The ideas behind Toyland are old. I created the basic premise somewhere around 2011 when I was working a job I loathed and wished I could burn the place to the ground. I felt like a pawn. It was then that I wrote the first line to the novel, one I’ve been carrying around for five years:
The plastic man in army fatigues walked through the cardboard castle.
See, BP6 isn’t really the main character, his friend John is. John’s the one who has to come to terms with the fact that his best friend is a monster, that the army he trusts keeps dark secrets, and that Toyland isn’t what he’s been lead to believe it is. There are monsters out there.
Or that was the idea. As it turned out, there are four main characters in this novel: BP6, John, Frank (he’s a Viper Commando), and White Knight 2.
This was a delightful surprise at first. The best part about writing is the discovery; however, the worst part about writing is the discovery. I wrote myself into more complex situations than a dumb book about a pissed off talking toy really needs, and juggling multiple characters isn’t exactly easy. I don’t know how George R. R. Martin does it.
Each character winds up meeting more characters as the story goes on, so what started with four people wound up turning into over 20. John has three squadmates, Frank has three squadmates, and both BP6 and WK2 find all sorts of crazy folk on the floor of Toyland. Then there are the main villains, a Mega Brick Kingpin that I based off of Samuel L Jackson, a depressed underground railroad train that was built under the ground and can’t escape, and a pet lizard that showed up out of goddamned nowhere. Seriously Casey, why?
There are characters I created to move the plot along assuming they’d offer some exposition or direction that wound up living all the way to the end. Because writing is about discovery, and that’s a damned-if-you-do and damned-if-you-don’t kind of game.
It was fun though. My biggest worry about writing is that it’ll turn into a chore, that I’ll get used to it and start going through the motions. This book though, this book was damn fun to write. I got to create the most bizarre, stupid world of my writing life thus far, and that’s saying something as I’ve written high fantasy.

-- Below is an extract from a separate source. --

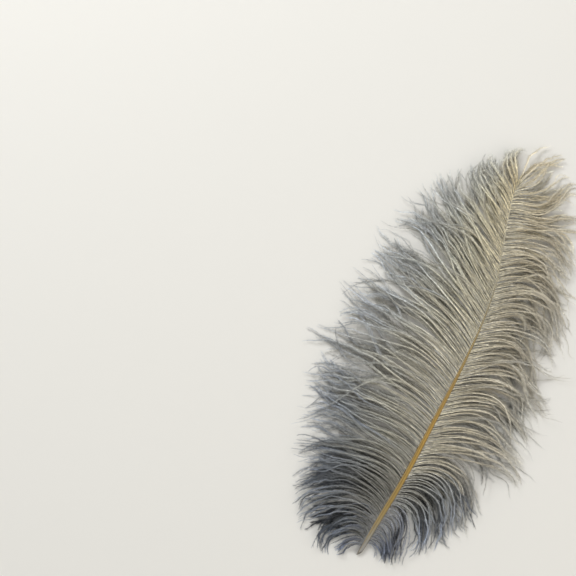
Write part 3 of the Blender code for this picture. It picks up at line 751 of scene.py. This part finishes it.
for name, side, lo, hi, pitch, seed, node, table, length in (
        ("left_down_under", -1, 0.035, 0.215, 1.7, 23, "left_down", None, 0.84),
        ("right_down_under", 1, 0.134, 0.250, 1.8, 24, "right_down", RIGHT_DOWN, 0.62)):
    total += barb_piece(name, side, lo, hi, pitch, seed, coat(name + "_coat", ALONG_DOWN, DOWN_FOOT, 9.0 + seed, 0.12, sheen=0.06), [node],
                        {"lift": 4.0, "low": (0.3, 0.85), "gather": 0.2, "tight": 0.4, "steps": 30, "length": length, "curly": 0.6,
                         "table": table}, dict(DOWN, step=0.42, reach=5.6, width=0.42), stem=0.2)
# the tufts at the foot hug the shaft
for name, side, lo, hi, pitch, seed, node, table, tone, lift in (
        ("left_down_tuft", -1, 0.018, 0.110, 0.95, 27, "left_down", LEFT_TUFT, 0.66, 3.4),
        ("right_down_tuft", 1, 0.032, 0.150, 1.2, 28, "right_down", RIGHT_TUFT, 0.70, 3.4),
        ("left_tuft_under", -1, 0.020, 0.110, 1.6, 29, "left_down", LEFT_TUFT, 0.14, 1.4),
        ("right_tuft_under", 1, 0.034, 0.150, 2.4, 30, "right_down", RIGHT_TUFT, 0.14, 1.4)):
    total += barb_piece(name, side, lo, hi, pitch, seed, coat(name + "_coat", ALONG_TUFT, DOWN_FOOT, 8.0 + seed, tone, silver=0.7), [node],
                        {"lift": lift, "wisp": (1, 3), "lock": (2, 4), "gather": 0.4, "tight": 0.7, "wild": 0.0, "loose": 0.8, "relief": 0.8,
                         "steps": 32, "curly": 0.9, "table": table}, dict(DOWN, step=0.36, reach=3.6, width=0.26), stem=0.22)
print("TRIANGLES", total)

# ---------------------------------------------------------------- surroundings
floor_me = bpy.data.meshes.new("floor")
FLAT, BEND, WALL, AROUND = 3.2, 1.6, 1.2, 96
profile = [(FLAT, 0.0)]
for k in range(1, 17):
    a = 0.5 * math.pi * k / 16
    profile.append((FLAT + BEND * math.sin(a), BEND * (1 - math.cos(a))))
profile.append((FLAT + BEND, BEND + WALL))
rows = [[(r * math.cos(2 * math.pi * k / AROUND), r * math.sin(2 * math.pi * k / AROUND), z) for k in range(AROUND)] for r, z in profile]
corners = [(0.0, 0.0, 0.0)] + [p for row in rows for p in row]
quads = [(0, 1 + k, 1 + (k + 1) % AROUND) for k in range(AROUND)]
for i in range(len(rows) - 1):
    for k in range(AROUND):
        a, b = 1 + i * AROUND, 1 + (i + 1) * AROUND
        m = (k + 1) % AROUND
        quads.append((a + k, b + k, b + m, a + m))
floor_me.from_pydata(corners, [], quads)
floor_me.shade_smooth()
floor = bpy.data.objects.new("floor", floor_me)
bpy.context.scene.collection.objects.link(floor)
floor_mat, nt, shader = node_tree("pale_floor")
shader.inputs["Base Color"].default_value = (0.845, 0.82, 0.765, 1.0)
shader.inputs["Roughness"].default_value = 0.65
where = nt.nodes.new("ShaderNodeTexCoord")
height = nt.nodes.new("ShaderNodeSeparateXYZ")
nt.links.new(where.outputs["Object"], height.inputs[0])
glow = ramp_node(nt, height.outputs[2], [(0.02, (0.0, 0.0, 0.0)), (0.55, (0.31, 0.305, 0.29)), (1.0, (0.34, 0.335, 0.32))], "EASE")
nt.links.new(glow, shader.inputs["Emission Color"])
shader.inputs["Emission Strength"].default_value = 1.0
floor_me.materials.append(floor_mat)

scene = bpy.context.scene
world = bpy.data.worlds.new("soft_room")
world.use_nodes = True
world.node_tree.nodes["Background"].inputs[0].default_value = (0.93, 0.96, 1.0, 1.0)
world.node_tree.nodes["Background"].inputs[1].default_value = 0.41
scene.world = world
scene.view_settings.view_transform = "Standard"
scene.view_settings.look = "None"


def area_light(name, location, target, size, power, colour):
    data = bpy.data.lights.new(name, "AREA")
    data.shape = "SQUARE"
    data.size = size
    data.energy = power
    data.color = colour
    ob = bpy.data.objects.new(name, data)
    ob.location = location
    ob.rotation_mode = "QUATERNION"
    ob.rotation_quaternion = (Vector(target) - Vector(location)).to_track_quat("-Z", "Y")
    scene.collection.objects.link(ob)


area_light("key", (-1.55, 1.28, 1.55), (0, 0, 0), 0.85, 38.0, (0.96, 0.98, 1.0))
area_light("fill", (1.3, -0.2, 1.1), (0, 0, 0), 1.0, 6.2, (1.0, 0.95, 0.88))

# The camera looks down on the feather, turned so that the shaft leans to the right.
LEAN = math.radians(23.3)
up_row = Vector((-math.sin(LEAN), math.cos(LEAN), 0.0))
right_row = Vector((math.cos(LEAN), math.sin(LEAN), 0.0))
target = Vector((-0.16005, -0.0081, 0.008))
elevation = math.radians(87.0)
distance = 1.20
back = -up_row * math.cos(elevation) + Vector((0, 0, 1)) * math.sin(elevation)
cam_data = bpy.data.cameras.new("camera")
cam_data.sensor_width = 36.0
cam_data.lens = 75.0
cam = bpy.data.objects.new("camera", cam_data)
cam_z = back.normalized()
cam_x = right_row.normalized()
cam_y = cam_z.cross(cam_x).normalized()
cam.rotation_mode = "QUATERNION"
cam.rotation_quaternion = Matrix((cam_x, cam_y, cam_z)).transposed().to_quaternion()
cam.location = target + cam_z * distance
cam_data.clip_start, cam_data.clip_end = 0.01, 20.0
scene.collection.objects.link(cam)
scene.camera = cam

I have fight sequences where transforming robots are trying to take a water fountain so they can steal water balloons, and I have another fight sequences that takes place inside a giant Mega Brick city. Think The Lego Movie but with more dismemberment and swearing.
Almost all the characters are out of their minds in some way, too.
If I learned anything, it’s that the reasons I enjoy writing haven’t changed. Discovery is fun, and outlining ruins that. I did almost zero planning for this book, and yeah it threw me into some really hard directions to work with, but it was always fun. I’ll fix the problems later.
I also learned that keeping a sheet of notes as you go is as necessary as ever, even if I once again didn’t do that. Old habits die hard. Less also continues to be more, adverbials are still the devil, and describing a stuffed animal burning to death is a lot harder than it sounds.
Toyland did mark the first book that I shopped ideas with a writing circle. I’ve stumbled upon a few places via Facebook and Neogaf this year, and they really proved their worth. I never asked for feedback on wording, paragraphs, or chapters, but going, “Hey what if” wound up being super valuable.
Corners are easier to navigate out of when you have outside perspective.
I don’t know what will happen with this book when it’s done. I also don’t know if this blog post has any value other than my own self wanking. Regardless, I hope there’s entertainment to be found somewhere, because while fun is the first rule, I try to make entertainment the second. I’ve read too many bad books to not want to at least be entertaining.